Almost no one enjoys going to the doctor. While not quite as universally feared and reviled as a trip to the dentist, a trip to the doctor is still often unpleasant. There's waiting in a clinical check-up room, the cool of the stethoscope, the awkward admission that we may not have been exercising much lately. And then there's the cost. Cost, above all, may be what drives us to self-diagnose; it's also the one piece of the medical industry that outsiders may be able to exploit as a weakness.
A startup called EyeNetra is the perfect example. With a smartphone app and an add-on device that can be built for a few dollars, EyeNetra thinks it can read our eyeballs and give us an eyeglass prescription. The professional equivalent that eye care professionals use costs $5000, and Technology Review writes that the eye care market is currently a $75 billion annual industry. Every year millions of people pay their optometrists hundreds of dollars to check their eyes and update their prescriptions. What if that only cost a few bucks?
"The device, called the Netra-G, is based on some clever optics and software[EyeNetra's Vitor] Pamplona came up with—a way to measure the refractive error of the eye using a smartphone screen and an inexpensive pair of plastic binoculars," writes Technology Review. "Pamplona invented the Netra while studying in an MIT lab specializing in computational photography...The prototype device he developed to measure how well your eye focuses light consists of a viewer that a user places against a smartphone screen. Spinning a dial yourself, you align green and red lines. From the difference between what you see and the actual location of the lines, an app calculates the focusing error of your eyes. It’s like a thermometer for vision."

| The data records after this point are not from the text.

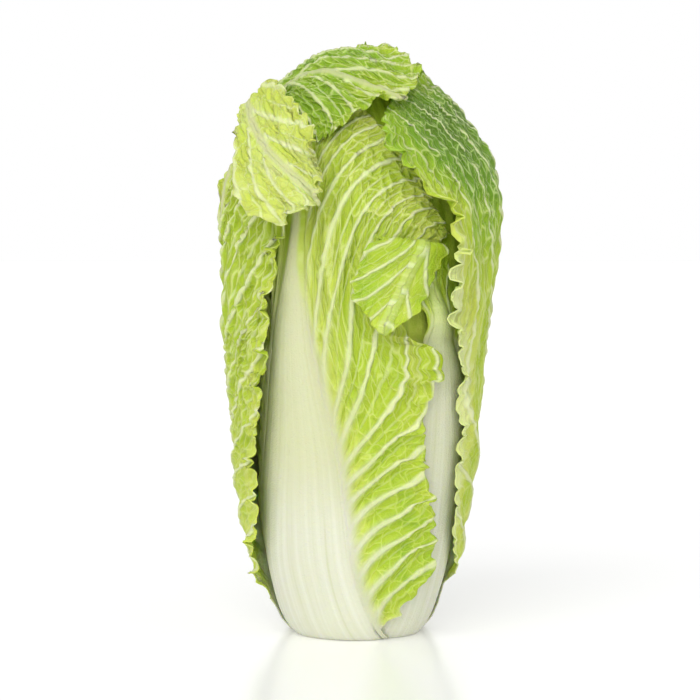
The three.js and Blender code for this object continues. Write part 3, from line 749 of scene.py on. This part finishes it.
def leaf_flesh():
    made, nodes, links, shader = new_material("leaf flesh")

    def attribute(name, output="Fac"):
        node = nodes.new("ShaderNodeAttribute")
        node.attribute_name = name
        return node.outputs[output]

    def sums(operation, a, b, clamp=False):
        node = nodes.new("ShaderNodeMath")
        node.operation = operation
        node.use_clamp = clamp
        for slot, value in enumerate((a, b)):
            if isinstance(value, (int, float)):
                node.inputs[slot].default_value = value
            else:
                links.new(value, node.inputs[slot])
        return node.outputs["Value"]

    def mixed(factor, a, b):
        node = nodes.new("ShaderNodeMix")
        node.data_type = "RGBA"
        links.new(factor, node.inputs["Factor"])
        for slot, value in (("A", a), ("B", b)):
            target = [s for s in node.inputs if s.name == slot and s.type == "RGBA"][0]
            if isinstance(value, tuple):
                target.default_value = (*value, 1)
            else:
                links.new(value, target)
        return [s for s in node.outputs if s.type == "RGBA"][0]

    blade = attribute("blade")
    green = attribute("green")
    net = nodes.new("ShaderNodeUVMap")
    net.uv_map = "net"
    grain = nodes.new("ShaderNodeUVMap")
    grain.uv_map = "grain"

    veins = nodes.new("ShaderNodeGroup")
    veins.node_tree = small_veins
    veins.inputs["Cells per millimetre"].default_value = CELLS_PER_MM
    links.new(net.outputs["UV"], veins.inputs["Net"])

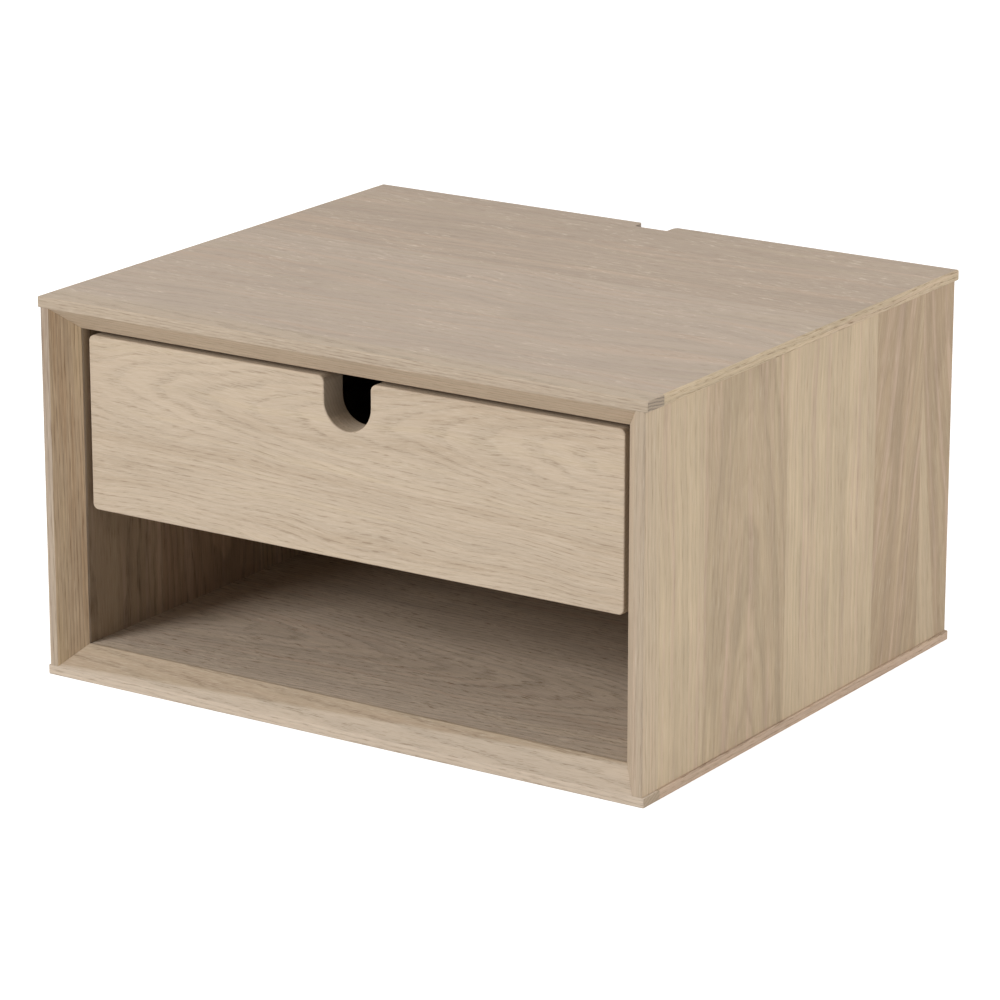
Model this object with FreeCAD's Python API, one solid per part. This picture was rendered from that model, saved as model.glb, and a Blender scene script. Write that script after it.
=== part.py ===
import FreeCAD, Part
import math
import os

from FreeCAD import Vector

# A wall-hung nightstand: a box of oak boards, bevelled inwards round its front, that holds one
# drawer on ball-bearing slides over an open shelf. Millimetres. +X is to the right, +Y to the
# wall and +Z up. The origin is the centre of the footprint, at the underside; the front faces -Y.

# Whole carcass
WIDTH = 450.0
DEPTH = 380.0
HEIGHT = 250.0
SIDE_THICKNESS = 20.0
TOP_THICKNESS = 21.0
BOTTOM_THICKNESS = 20.0
TOP_LIP = 7.0  # height of the top's edge, which laps over the side panels
BOTTOM_LIP = 6.5
TOP_OVERHANG = 2.0  # how far the top stands out beyond the outside of each side panel
BOTTOM_OVERHANG = 1.5
SIDE_SETBACK = 1.5  # the side panels stop this far short of the wall
FACE_WIDTH = 6.5  # flat front edge of a side panel, before its bevel
BEVEL_DEPTH = 16.0
LIPPING_DEPTH = 18.0  # solid front edge of each board
SIDE_LIPPING = 1.5  # edge band along each side of the top and the bottom
ARRIS = 1.0  # rounding of the carcass's outer edges

# Back
BACK_THICKNESS = 8.0
BACK_GROOVE = 5.0
RAIL_THICKNESS = 20.0
RAIL_HEIGHT = 65.0
CABLE_NOTCH_WIDTH = 25.0
CABLE_NOTCH_DEPTH = 12.0
CABLE_NOTCH_ARRIS = 5.0
WALL_SCREW_SPACING = 300.0
WALL_HOLE_RADIUS = 3.25

# Drawer
FRONT_GAP = 4.3  # between the drawer front and each side panel
FRONT_THICKNESS = 20.0
FRONT_RECESS = 1.7  # behind the inner edge of the bevels
FRONT_BOTTOM = 110.5
FRONT_TOP = 225.0
FRONT_CORNER = 4.0
FRONT_ARRIS = 1.0
FINGER_WIDTH = 34.5
FINGER_DEPTH = 32.6
FINGER_CORNER = 4.5
BOX_THICKNESS = 12.0
BOX_LOW = 120.0
BOX_HIGH = 209.0
BOX_REAR = 150.0
BOX_ARRIS = 1.5
PLY_THICKNESS = 5.0
PLY_GROOVE = 5.0
PLY_LIFT = 8.0  # height of the drawer bottom above the box sides' lower edge

# Slides: distances across start at the side panel's inner face, heights at the slide's centre line
SLIDE_LENGTH = 300.0
SLIDE_WIDTH = 12.7
SLIDE_CENTRE = 160.0
STEEL = 1.2
CABINET_MEMBER_HALF, CABINET_MEMBER_REACH, CABINET_MEMBER_LIP = 22.5, 9.9, 1.2
MIDDLE_MEMBER_HALF, MIDDLE_MEMBER_WEB, MIDDLE_MEMBER_REACH = 16.5, 3.2, 11.0
DRAWER_MEMBER_HALF, DRAWER_MEMBER_REACH = 10.7, 6.5
CAGE_STEEL = 0.8
CAGE_LENGTH = 140.0
OUTER_CAGE_INNER, OUTER_CAGE_WEB, OUTER_CAGE_REACH = 18.5, 1.8, 8.0
INNER_CAGE_INNER, INNER_CAGE_WEB, INNER_CAGE_REACH = 12.6, 5.2, 10.5
BALLS_PER_ROW = 7
BALL_PITCH = 20.0
BALL_PLAY = 0.15
OUTER_BALL_RADIUS, OUTER_BALL_ACROSS, OUTER_BALL_HEIGHT = 2.3, 6.0, 18.9
INNER_BALL_RADIUS, INNER_BALL_ACROSS, INNER_BALL_HEIGHT = 2.2, 8.0, 13.0
CABINET_SCREWS_AT = (-120.0, 0.0, 120.0)
DRAWER_SCREWS_AT = (-110.0, 20.0, 130.0)
SCREW_RADIUS = 1.75
SCREW_HEAD_RADIUS = 3.5
PAN_HEAD_HEIGHT = 2.0
SCREW_DEPTH = 10.0
DRIVE_RADIUS = 0.9
DRIVE_DEPTH = 1.0

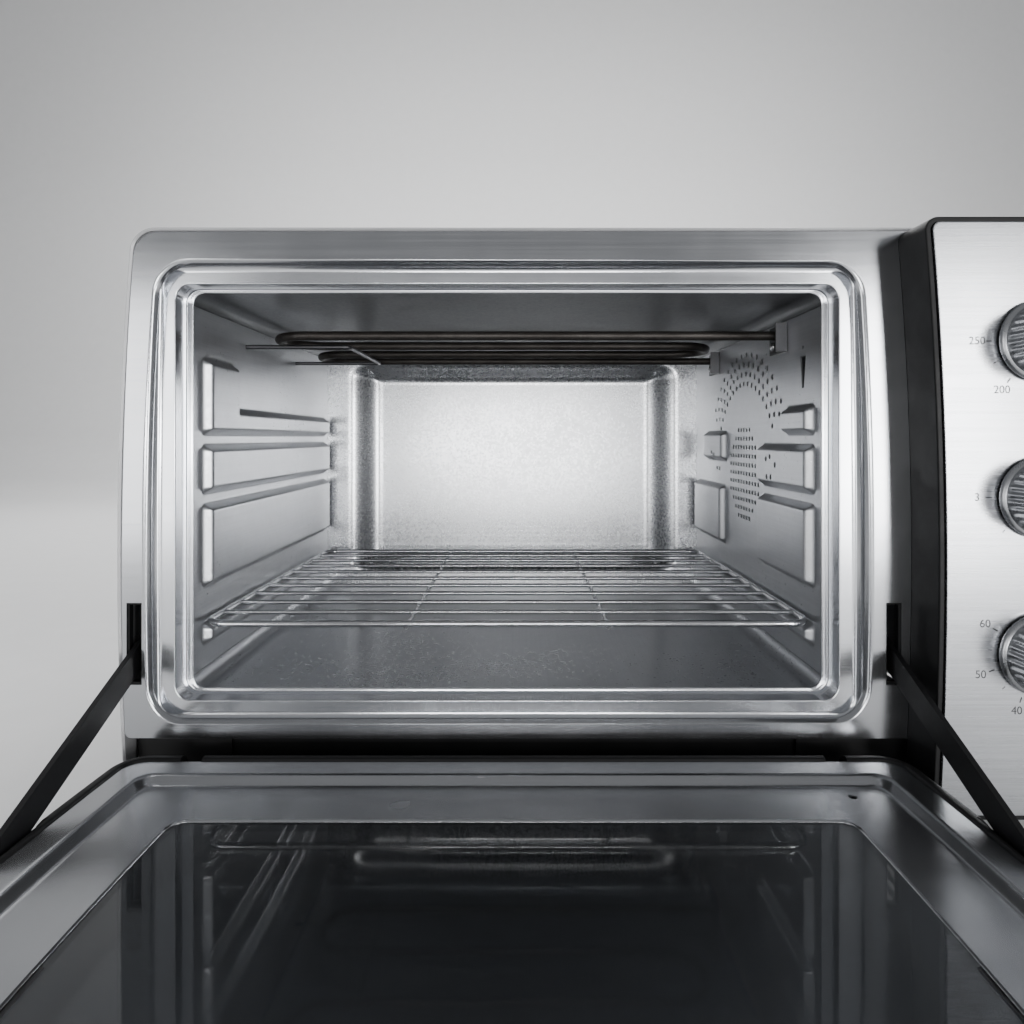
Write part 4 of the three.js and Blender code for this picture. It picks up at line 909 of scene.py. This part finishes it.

Industry-changing inventions like EyeNetra are bound to stir up some controversy as they clash with established procedures. Silicon Valley investor Vinod Khosla, who has put $2 million into EyeNetra, last year accused doctors of performing "witchcraft" and claimed most of their work could be done by machines. Others argue that doctors study a larger picture of health, and that EyeNetra wouldn't necessarily fill the same role as visiting an optometrist.
When it comes down to a simple examination, however, EyeNetra may get the job done, and that's going to create tension within the structure of the healthcare system. For now, EyeNetra is targeting India, but sooner or later self-diagnosis smartphone attachments are going to clash with regulations in the United States. With billions of dollars involved, you know that's going to be a nasty fight.